The principle of general application, where the court is considering an injunction to restrain the breach of an equitable obligation of confidence, was stated by Gummow J in Re Corrs Pavey Whiting and Byrne v Collector of Customs of Victoria and Alphapharm Pty Ltd:
That principle, in my view, is no wider than one that information will lack the necessary attribute of confidence if the subject matter is the existence or real likelihood of the existence of an iniquity in the sense of a crime, civil wrong or serious misdeed of public importance, and the confidence is relied upon to prevent disclosure to a third party with a real and direct interest in redressing such crime, wrong or misdeed.
However, although that may well make it tough for New Matilda to defend any injunction application that Peris may bring, it isn’t necessarily impossible. If New Matilda has strong evidence that Peris misled Parliament when she made claims of blackmail or conduct akin to it, then that might well amount to a “serious misdeed of public importance”.

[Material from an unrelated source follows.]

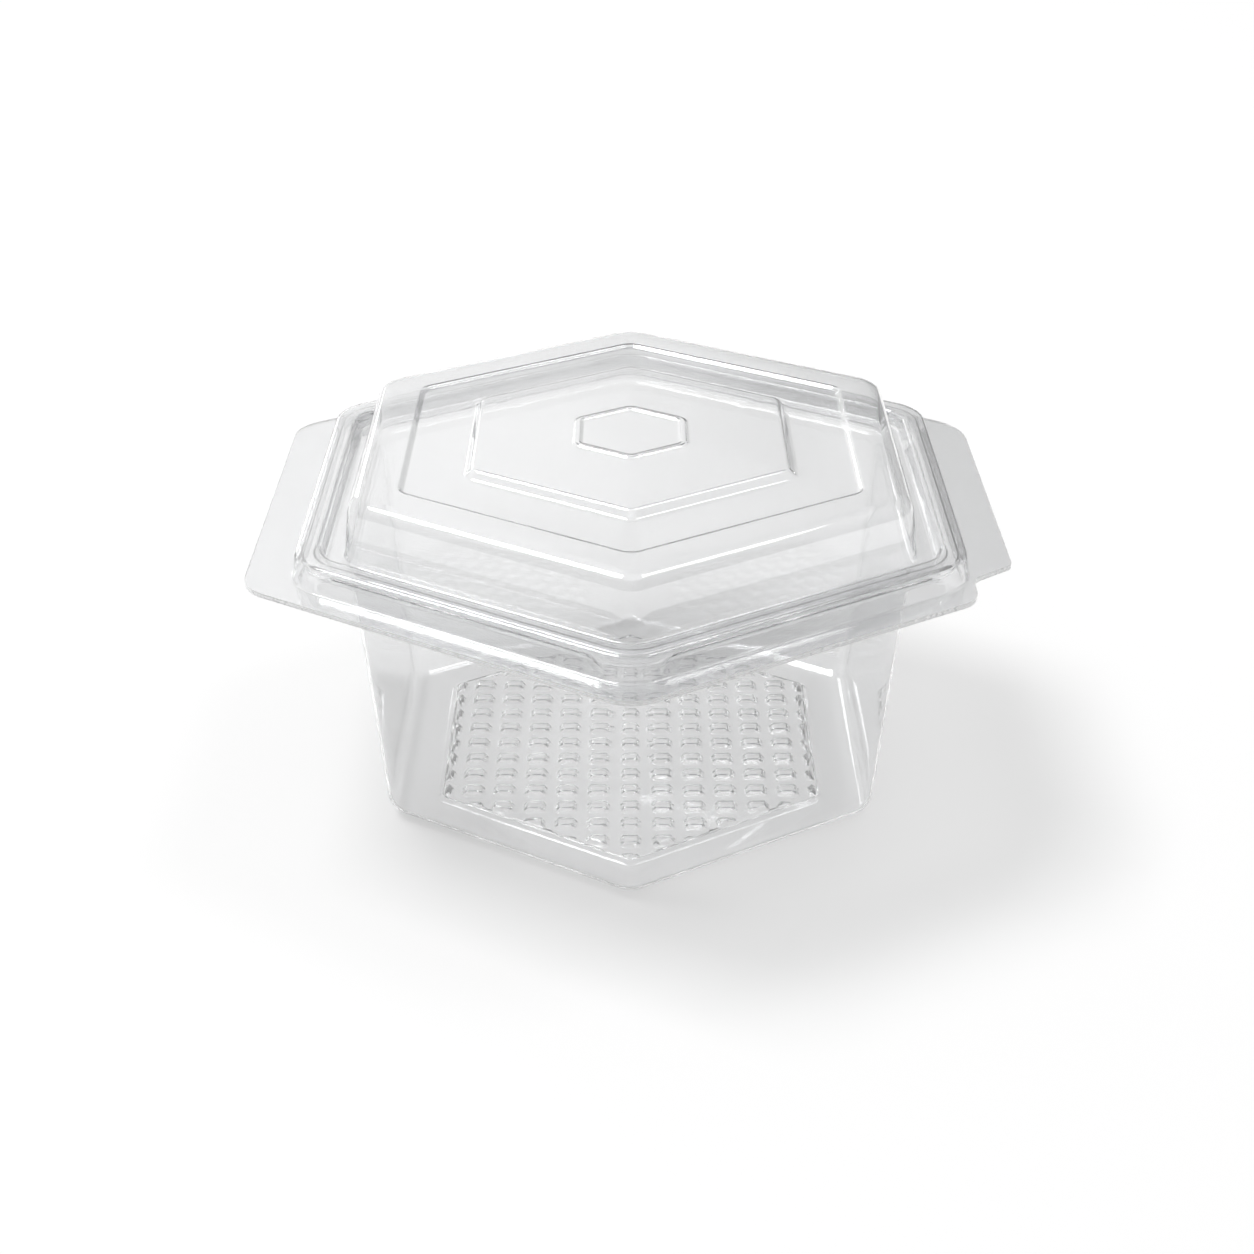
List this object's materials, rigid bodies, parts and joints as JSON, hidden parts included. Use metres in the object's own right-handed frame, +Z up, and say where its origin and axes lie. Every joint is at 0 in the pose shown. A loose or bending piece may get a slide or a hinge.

The problem for New Matilda is that even if the email correspondence they have tends to indicate that Peris was telling porkies to Parliament, they cannot know how that correspondence would read in the broader context of any phone calls, text messages or face-to-face conversations between the relevant parties. They might conceivably give the email correspondence a quite different complexion. As someone suggested on Twitter the other day, blackmailers usually don’t put their demands in writing (unless they can find a way to keep themselves anonymous, which is clearly not the case here).
On the other hand, Peris will also face a dilemma in any injunction proceedings. If New Matilda puts its additional allegations to her before publication (which it will need to do to satisfy the reasonableness requirements of the defamation defence of qualified privilege), and she rushes off to court to seek an injunction instead of putting her side of the story, New Matilda might then be able to rely upon that conduct to argue that the court should not grant an injunction in the exercise of its discretion. One of the principal doctrines of equity, known to all law students, is the so-called “clean hands” doctrine: she who comes to equity must do equity. If, faced with a plausible allegation of breach of parliamentary privilege, Peris attempts to suppress it rather than meeting it head on and explaining herself, that might well be argued to amount to “unclean hands”. Moses will need to part the legal waters (I wonder how many times someone has inflicted that joke on him?).
It will be a tricky case for both parties to run. For the general public, learning about Nova’s nocturnal naughties may be the fascinating bit, but for us boring old lawyers the legal complexities are just as thrilling. Sad but true.